His method of research begins by following the “fly on the wall” approach (or, rather, the fly on the gravestone), observing from afar without participating. He describes the experience of seeing a woman talk on a cell phone while having a beauty mask on her face (probably an exfoliating mask given that, as the alien/artist tells us, the texture of her face is rough). He soon gives up this approach and chooses to engage in participant observation, actively becoming involved in life on earth and experiencing things for himself. This observation is non-methodical and seems to be driven by curiosity—seeing things that intrigue him and reaching out to touch them, listening to music coming out of a place and going inside, seeing a ball and running to get it.

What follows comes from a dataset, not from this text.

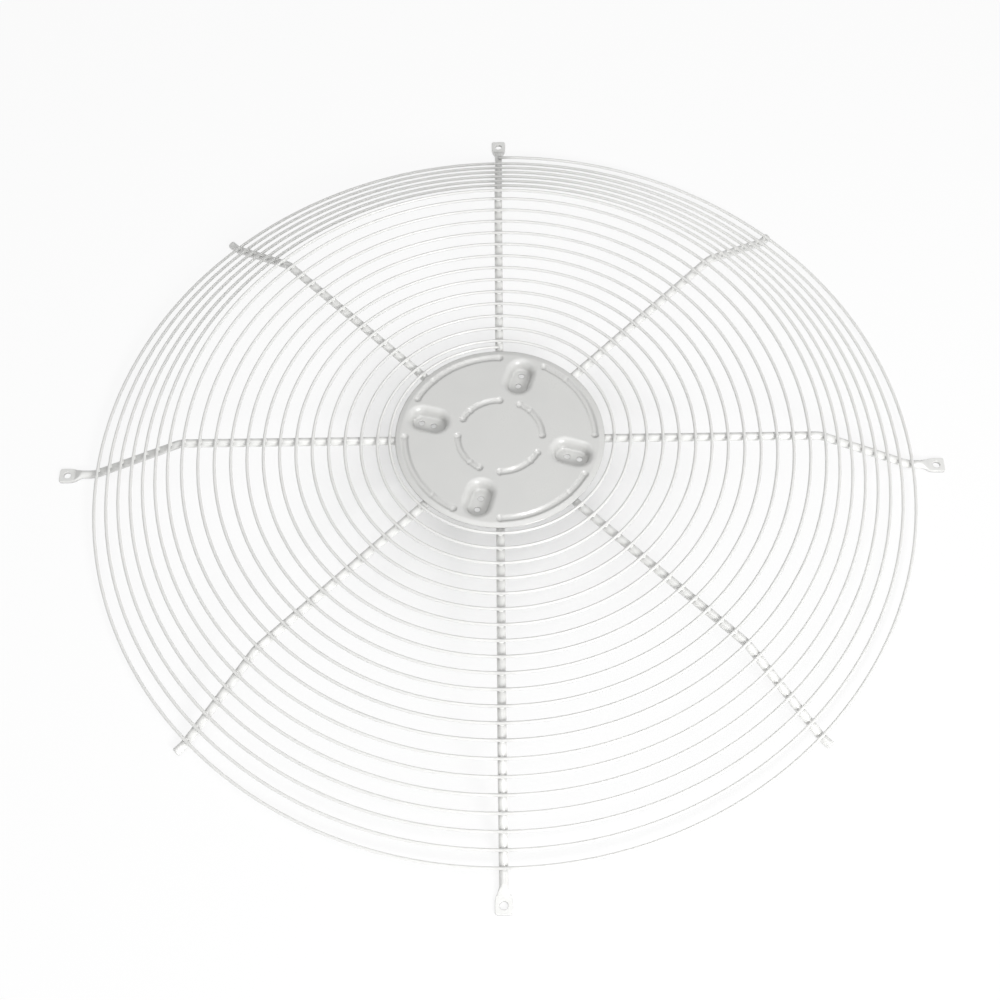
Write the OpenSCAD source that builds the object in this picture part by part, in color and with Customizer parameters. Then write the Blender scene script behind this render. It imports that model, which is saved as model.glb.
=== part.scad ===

At one point, the alien/artist sees a long object lying on the floor. He does not know what to make of it. He takes it and begins to explore it. It’s soft and malleable but does not come apart. It also has an opening on one of its short sides. The alien/artist steps inside and pulls the object up to his waist. He steps outside and places his head and shoulders in the hole. He begins gyrating his head and upper body so that the object spins around him, tracing circles. He moves faster and faster, making even bigger circles with the object. The space is too small for him. He should have been running like that up and down the street. The earthlings standing close to him are concerned—the accelerating flying sleeping bag (for, we earthlings know that it is a sleeping bag, we’ve known all along) might hit them in the face at any moment. They try to step away but there’s nowhere to go. The space is too small.
As the gyrating continues, the sleeping bag and the alien/artist combine into something else—a different creature/object. Almost a kind of Deleuzian deterritorialization—forget preconceptions, forget normal functionality, forget everyday rationality; break the object down, down to its smallest bits, to its molecules; feel the color, the material, the shape, as if for the first time; feel it and feel it intensely; study it, wear it, play with it, dance with it; turn it into something else and become something different, something other, along with it. It feels as if I am witnessing such a change.
The alien/artist’s will to know and understand is admirable but his method of participant observation gets him into trouble with people. First, he gets into trouble with the referee of a football match when he rushes in the field to take the ball. He gets called a “hippie.” I imagine he gets called a lot of other worse names by the football fans. Then, he gets into trouble with people dancing at a disco. They yell at him that he is “doing it wrong!” In his attempt to learn how to dance, he moves around frantically. Again, the space is too small. And he tries, he really tries. But apparently he’s “doing it all wrong!”
Disappointment leads him back to the graveyard—his landing and departure site. He wants to go home. He does not belong here. The lights are off and the alien/artist’s head light is shining straight at my face. I squint but cannot see what he is doing. I can only hear his voice. He is talking to/about the flag. He observes it moving in the wind (his blowing breath). I cannot see this but I imagine the flimsy black cloth shaking.
Eventually, the flying saucer is lifted up onto the mezzanine and the alien/artist follows, up the stairs. And then he’s gone.
. . .
If a visitor goes to the space before February 13, she will come upon the remains of the performance—what might be called an art installation. This will include, among other things, the blue overalls and head light hanging on the back wall, the sleeping bag laid out on the floor, and the raised stage with the gravestones and flies. A rather strange installation to be sure, especially if the visitor is unaware of the story behind the objects. But perhaps if the visitor can forget that she is looking at a sleeping bag or a pair of overalls, perhaps if she looks at them like an alien/artist, as if for the first time, wanting to know and understand them, she may then arrive at another story. A red-and-white checkered floor, a group of small gravestones with plastic flies resting on them, a makeshift flag, a sleeping bag, a pair of used overalls and a head light. What story down there awaits its end?
PS. If the visitor ventures up to the mezzanine, she will be able to watch a recorded documentation of the alien/artist’s story, as he told it to us before he left.